8 September 2015

Finding DNA Subsequences with Knuth-Morris-Pratt

Substring searching has become so ubiquitous in recent years that it’s easy to take for granted the beauty and ingenuity of automata-based pattern matching. Remarkably, the importance of these algorithms has, if anything, continued to grow. Knuth-Morris-Pratt (KMP) was published in 1974 but Skiena’s ‘killer applications’ for string processing — online search and computational biology — wouldn’t emerge until decades later.

The key insight behind KMP is that it’s never necessary to backtrack when searching the text. Examining each character once is enough. Consequently the algorithmic complexity is reduced from O(mn) in the naïve case to O(m+n). KMP achieves this by re-framing the problem. Rather than whether a substring exists, it asks: what currently is the longest prefix of the pattern that is also a suffix of the input string? Substrings can then be detected by checking whether the prefix length is equal to the pattern length.

dfa representing nucleotide pattern A DFA representing the pattern ‘ATGATC’. States indicate partial matches so, for example, being in state two indicates that the last two characters were ‘AT’.

The longest prefix is tracked in a deterministic finite automaton (DFA), created by pre-processing the pattern. Each state represents a particular partial match and the transition arrows indicate effect of new characters on the size of the match.

Creating the DFA

Most of the code for creating the DFA is straightforward. The one non-obvious step is calculating mismatch transitions. Logically, when a mismatch occurs we want to shift the index one character to the right and start again. This would mean resetting the DFA and giving it the string pattern[1:state] (since the pattern is matched against itself in the pre-processing stage, it is the text). Doing this for each mismatch calculation would be expensive so instead we maintain a variable x, which is always the result of running the pattern ‘shifted one position over’ through the DFA.

def create_dfa(pattern, alphabet):
    # create an empty transition table of states and letters
    dfa = [dict((i, 0) for i in alphabet) for j in pattern]
    dfa[0][pattern[0]] = 1 # initial transition
    x = 0 # initial state
    for state in xrange(1, len(dfa)):
        # match transition
        dfa[state][pattern[state]] = state + 1
        # copy mismatch transitions
        for l in alphabet:
            dfa[state][l] = dfa[x][l]
        # update restart state
        x = dfa[x][pattern[state]]
    return dfa

Once the DFA is constructed the rest is fairly trivial.

def kmp(needle, haystack, alphabet):
    dfa = create_dfa(needle, alphabet)
    x = 0
    for index, character in enumerate(haystack):
        x = dfa[x][character]
        if x == len(needle):
            return index
    return False

Note that this function doesn’t quite hit the O(m+n) target as it’s also proportional alphabet size and therefore O(m|Σ| + n).

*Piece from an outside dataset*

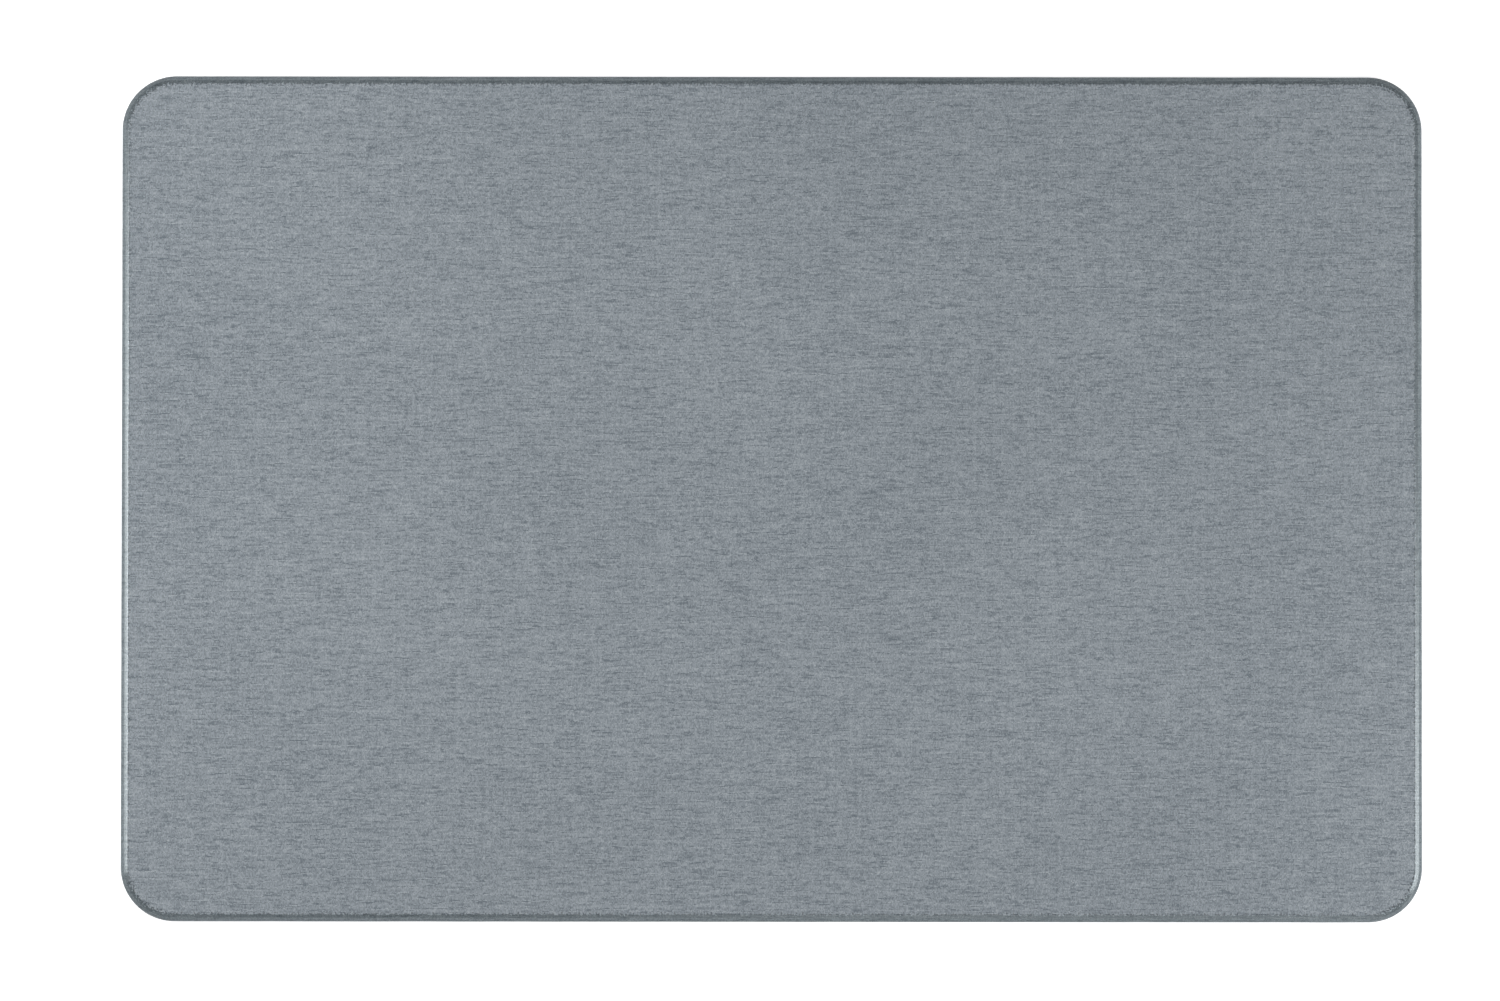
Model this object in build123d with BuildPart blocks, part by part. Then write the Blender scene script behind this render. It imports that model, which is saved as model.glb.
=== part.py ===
from build123d import *
import os

os.makedirs("parts", exist_ok=True)

# A padded desk mat with turned edges: a woven cover is wrapped over foam on a stiff
# board, its hem is taped under the board, and a rubber sheet closes the underside.
# Millimetres, +Z up, +X along the length; the origin is the middle of the underside.

# Outline of the finished mat
mat_length = 600.0
mat_width = 390.0
corner_radius = 25.0

# Layers, from the floor up
base_thickness = 0.7
film_thickness = 0.1
fabric_thickness = 0.6
board_thickness = 1.5
foam_thickness = 2.0

# Edge of the mat: a slope that rolls over into an upright side
bevel_run = 3.6
bevel_drop = 2.0
bevel_round = 2.9
turn_radius = 1.2

# Underside
hem_width = 16.0
tape_width = 10.0
tape_setback = 3.0
base_inset = 4.0
base_film_margin = 0.5

# Height of each layer's lower face
base_film_low = base_thickness
hem_low = base_film_low + film_thickness
tape_low = hem_low + fabric_thickness
board_low = tape_low + film_thickness
foam_film_low = board_low + board_thickness
foam_low = foam_film_low + film_thickness
cover_film_low = foam_low + foam_thickness
cover_low = cover_film_low + film_thickness
mat_top = cover_low + fabric_thickness

# The core's slope runs parallel to the cover's, one fabric thickness inside it.
# Its half tilt, as a tangent, is the slope's drop over its run plus its length.
bevel_length = (bevel_run**2 + bevel_drop**2) ** 0.5
half_tilt = bevel_drop / (bevel_run + bevel_length)
core_run = bevel_run - fabric_thickness * (1 - half_tilt)
core_drop = core_run * bevel_drop / bevel_run


def rounded_outline(inset):
    """Draw the mat's outline moved inwards by the inset."""
    RectangleRounded(mat_length - 2 * inset, mat_width - 2 * inset, corner_radius - inset)


def sloped_block(block, inset, low, high, run, drop):
    """Fill a builder with a block whose top slopes at the rim and whose foot is round."""
    with BuildSketch(Plane.XY.offset(low)) as footprint:
        rounded_outline(inset)
    extrude(footprint.sketch, amount=high - low)
    top_face = block.faces().sort_by(Axis.Z)[-1]
    chamfer(top_face.edges(), run, drop, reference=top_face)
    foot = high - drop
    foot_edges = block.edges().filter_by_position(Axis.Z, foot, foot)
    fillet(foot_edges, bevel_round - inset)
    fillet(block.faces().sort_by(Axis.Z)[0].edges(), turn_radius - inset)


def cut_to_layer(low, thickness):
    """Keep only the layer of the current solid that starts at the given height."""
    split(bisect_by=Plane.XY.offset(low), keep=Keep.TOP)
    split(bisect_by=Plane.XY.offset(low + thickness), keep=Keep.BOTTOM)


# Outer skin of the mat above the base sheet, and the room inside the cover.
# Neither is a piece of its own; the cover and the core layers are cut from them.
with BuildPart() as outer_form:
    sloped_block(outer_form, 0, hem_low, mat_top, bevel_run, bevel_drop)

with BuildPart() as core_form:
    sloped_block(core_form, fabric_thickness, tape_low, cover_low, core_run, core_drop)

# Woven cover: the top panel, the sloped edge and the hem turned under the board
with BuildPart() as cover_fabric:
    add(outer_form.part)
    add(core_form.part, mode=Mode.SUBTRACT)
    with BuildSketch(Plane.XY.offset(hem_low)):
        rounded_outline(hem_width)
    extrude(amount=fabric_thickness, mode=Mode.SUBTRACT)
cover_fabric.part.label = "cover_fabric"
export_step(cover_fabric.part, "parts/cover_fabric.step")

# Glue film between the cover and the foam
with BuildPart() as cover_adhesive:
    add(core_form.part)
    cut_to_layer(cover_film_low, film_thickness)
cover_adhesive.part.label = "cover_adhesive"
export_step(cover_adhesive.part, "parts/cover_adhesive.step")

# Foam padding, cut with the slope of the edge
with BuildPart() as foam_pad:
    add(core_form.part)
    cut_to_layer(foam_low, foam_thickness)
foam_pad.part.label = "foam_pad"
export_step(foam_pad.part, "parts/foam_pad.step")

# Glue film between the foam and the board
with BuildPart() as foam_adhesive:
    add(core_form.part)
    cut_to_layer(foam_film_low, film_thickness)
foam_adhesive.part.label = "foam_adhesive"
export_step(foam_adhesive.part, "parts/foam_adhesive.step")

# Stiff board that keeps the mat flat
with BuildPart() as core_board:
    add(core_form.part)
    cut_to_layer(board_low, board_thickness)
core_board.part.label = "core_board"
export_step(core_board.part, "parts/core_board.step")

# Four strips of double-sided tape hold the hem to the board, one on each straight side
tape_centre = tape_setback + tape_width / 2
long_strip = mat_length - 2 * corner_radius
short_strip = mat_width - 2 * corner_radius
tape_strips = {
    "hem_tape_front": (0, tape_centre - mat_width / 2, long_strip, tape_width),
    "hem_tape_back": (0, mat_width / 2 - tape_centre, long_strip, tape_width),
    "hem_tape_left": (tape_centre - mat_length / 2, 0, tape_width, short_strip),
    "hem_tape_right": (mat_length / 2 - tape_centre, 0, tape_width, short_strip),
}
for strip_name, (strip_x, strip_y, size_x, size_y) in tape_strips.items():
    with BuildPart() as hem_tape:
        with BuildSketch(Plane.XY.offset(tape_low)):
            with Locations((strip_x, strip_y)):
                Rectangle(size_x, size_y)
        extrude(amount=film_thickness)
    hem_tape.part.label = strip_name
    export_step(hem_tape.part, f"parts/{strip_name}.step")

# Card that fills the frame left by the hem, so that the base sheet lies flat
with BuildPart() as levelling_card:
    with BuildSketch(Plane.XY.offset(hem_low)):
        rounded_outline(hem_width)
    extrude(amount=fabric_thickness)
levelling_card.part.label = "levelling_card"
export_step(levelling_card.part, "parts/levelling_card.step")

# Glue film between the card and the board
with BuildPart() as card_adhesive:
    with BuildSketch(Plane.XY.offset(tape_low)):
        rounded_outline(hem_width)
    extrude(amount=film_thickness)
card_adhesive.part.label = "card_adhesive"
export_step(card_adhesive.part, "parts/card_adhesive.step")

# Glue film that carries the base sheet, a little smaller than the sheet
with BuildPart() as base_adhesive:
    with BuildSketch(Plane.XY.offset(base_film_low)):
        rounded_outline(base_inset + base_film_margin)
    extrude(amount=film_thickness)
base_adhesive.part.label = "base_adhesive"
export_step(base_adhesive.part, "parts/base_adhesive.step")

# Non-slip rubber sheet that rests on the desk
with BuildPart() as base_sheet:
    with BuildSketch():
        rounded_outline(base_inset)
    extrude(amount=base_thickness)
base_sheet.part.label = "base_sheet"
export_step(base_sheet.part, "parts/base_sheet.step")
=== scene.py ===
import math

import bpy
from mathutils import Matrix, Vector, noise
from mathutils.geometry import delaunay_2d_cdt


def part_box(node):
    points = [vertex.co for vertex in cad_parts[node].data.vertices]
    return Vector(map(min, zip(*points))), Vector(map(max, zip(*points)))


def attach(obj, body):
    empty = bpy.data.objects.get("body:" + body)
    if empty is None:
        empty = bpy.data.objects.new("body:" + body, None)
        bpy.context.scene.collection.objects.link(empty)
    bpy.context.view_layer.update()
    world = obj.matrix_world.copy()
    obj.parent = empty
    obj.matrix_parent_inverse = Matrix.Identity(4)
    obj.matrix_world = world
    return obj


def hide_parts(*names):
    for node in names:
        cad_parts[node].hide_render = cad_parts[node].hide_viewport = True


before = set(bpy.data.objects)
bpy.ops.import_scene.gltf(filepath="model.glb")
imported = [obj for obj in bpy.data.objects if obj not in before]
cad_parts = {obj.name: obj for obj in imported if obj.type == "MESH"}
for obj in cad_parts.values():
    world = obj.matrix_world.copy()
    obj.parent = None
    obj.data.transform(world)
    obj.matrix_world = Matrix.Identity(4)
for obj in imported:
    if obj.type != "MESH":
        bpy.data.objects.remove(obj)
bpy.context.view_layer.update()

# A padded desk mat, looked at from straight above. The cover and the base sheet are
# rebuilt as fine meshes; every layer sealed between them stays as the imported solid.

MM = 0.001

# ---------------------------------------------------------------- sizes, in metres
cover_low, cover_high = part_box("cover_fabric")
base_low, base_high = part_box("base_sheet")
HALF_X = cover_high.x
HALF_Y = cover_high.y
TOP = cover_high.z
HEM_LOW = cover_low.z

CORNER = 25.0 * MM          # the outline's corner radius
BEVEL_RUN = 3.6 * MM        # the sloped rim's width, seen from above
BEVEL_DROP = 2.0 * MM       # how far the slope falls over that width
BEVEL_ROUND = 2.9 * MM      # the roll from the slope into the upright side
BREAK_ROUND = 0.35 * MM     # the soft crease where the flat top ends
TURN_RADIUS = 1.2 * MM      # the turn from the side to the underside
FABRIC = 0.6 * MM
HEM_WIDTH = 16.0 * MM

# The cover's mesh: rings on the flat top outside the rim, rings on the hem, and the
# number of steps round each of the edge's three arcs
PANEL_RINGS = (2.4 * MM, 1.2 * MM, 0.55 * MM)
SLOPE_SHARES = (0.34, 0.67)
HEM_RINGS = (2.0 * MM, 2.8 * MM, 3.6 * MM, 6.0 * MM, 10.0 * MM, HEM_WIDTH)
BREAK_STEPS, ROUND_STEPS, TURN_STEPS = 4, 8, 7
STATION_STEP = 1.0 * MM
PANEL_MARGIN = 7.0 * MM
PANEL_GRID = 6.0 * MM
RIM_START = 0.1 * MM        # how far past the top's edge the rim's own material starts

# The small folds of cloth gathered under each corner
PLEATS = 9
PLEAT_DEPTH = 0.24 * MM
PLEAT_FADE = 0.12           # share of the corner over which the folds begin and end
PLEAT_ZONE = (4.6 * MM, 7.2 * MM)

# The cloth's unevenness: the amount, in millimetres, and the size of a slow and a fast
# change over the edge, and the depth and size of the dips in the padded top
PULL_SLOW, PULL_SLOW_SIZE = 0.055, 22 * MM
PULL_FAST, PULL_FAST_SIZE = 0.010, 2.1 * MM
SETTLE_DEPTH, SETTLE_SIZE = 0.10 * MM, 75 * MM

# The base sheet: its softened corners in section, and the studs moulded under it
BASE_SOFT = 0.18 * MM
BASE_RING = 1.0 * MM
GRIP_SPACING = 2.1 * MM
GRIP_DEPTH = 0.22 * MM
GRIP_MARGIN = 5.0 * MM
GRIP_CLEARANCE = 0.6        # share of the spacing kept free inside the plain border

INSIDE_FACES = 1            # delaunay_2d_cdt keeps only the triangles inside the outline
WELD = 1e-7


def add_object(name, data):
    """A new object that shows this data, in the scene."""
    piece = bpy.data.objects.new(name, data)
    bpy.context.scene.collection.objects.link(piece)
    return piece


def clean_mesh(name, verts, faces):
    mesh = bpy.data.meshes.new(name)
    mesh.from_pydata(verts, [], faces)
    mesh.validate()
    mesh.update()
    return mesh


# ---------------------------------------------------------------- outline
def outline_stations(half_x, half_y, radius, step):
    """Points round a rounded rectangle: (centre x, centre y, normal x, normal y, corner share).

    A point at inset d lies at centre + normal * (radius - d). The corner share runs from
    0 to 1 across a corner's arc and is None on the straight sides.
    """
    inner_x = half_x - radius
    inner_y = half_y - radius
    stations = []
    corners = [(inner_x, inner_y, 0.0), (-inner_x, inner_y, 90.0),
               (-inner_x, -inner_y, 180.0), (inner_x, -inner_y, 270.0)]
    arc_steps = max(8, round(radius * math.pi / 2 / step))
    for index, (cx, cy, start) in enumerate(corners):
        for k in range(arc_steps + 1):
            angle = math.radians(start + 90.0 * k / arc_steps)
            stations.append((cx, cy, math.cos(angle), math.sin(angle), k / arc_steps))
        nx, ny, _ = corners[(index + 1) % 4]
        side = math.hypot(nx - cx, ny - cy)
        side_steps = round(side / step)
        angle = math.radians(start + 90.0)
        for k in range(1, side_steps):
            share = k / side_steps
            stations.append((cx + (nx - cx) * share, cy + (ny - cy) * share,
                             math.cos(angle), math.sin(angle), None))
    return stations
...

But this won’t be a significant problem for small alphabets like DNA. The code here implements Sedgwick and Wayne’s take on KMP. The original paper uses a more sophisticated algorithm to create a non-deterministic finite automaton and thereby avoid scaling with |Σ|.

Searching Human DNA

The reasons for using human DNA as a test dataset go beyond its conveniently small alphabet size. Identifying whether a given genetic sequence occurs elsewhere is a question frequently asked by molecular biologists and, at over three billion basepairs, having an efficient algorithm for doing so is an essential prerequisite for any kind of large scale analysis.

The human genome can be downloaded here. You’ll also need a twobitreader to parse it. Even a single chromosome can take up a lot of memory so the code below processes it in chunks of one million nucleotides. Since KMP doesn’t backtrack, each nucleotide can be read once and thrown away.

def chromosone(number, buffer_size=1000000):
    genome = twobitreader.TwoBitFile('hg38.2bit')
    chromosome = genome['chr%d' % number]
    for i in xrange(0, len(chromosome), buffer_size):
        buffer = chromosone[:i]
        for nucleotide in buffer:
            yield nucleotide.lower()

Then it’s just a matter of giving KMP a pattern, chromosome and alphabet.

kmp('atgatc', chromosone(20), 'atgcn')

The result can be verified with Ensembl, quite literally a search engine for humans. It can also be modified to match multiple patterns by creating a list of DFAs and processing them all at once. Indeed, the Aho–Corasick algorithm takes this a step further and combines multiple patterns into a single DFA!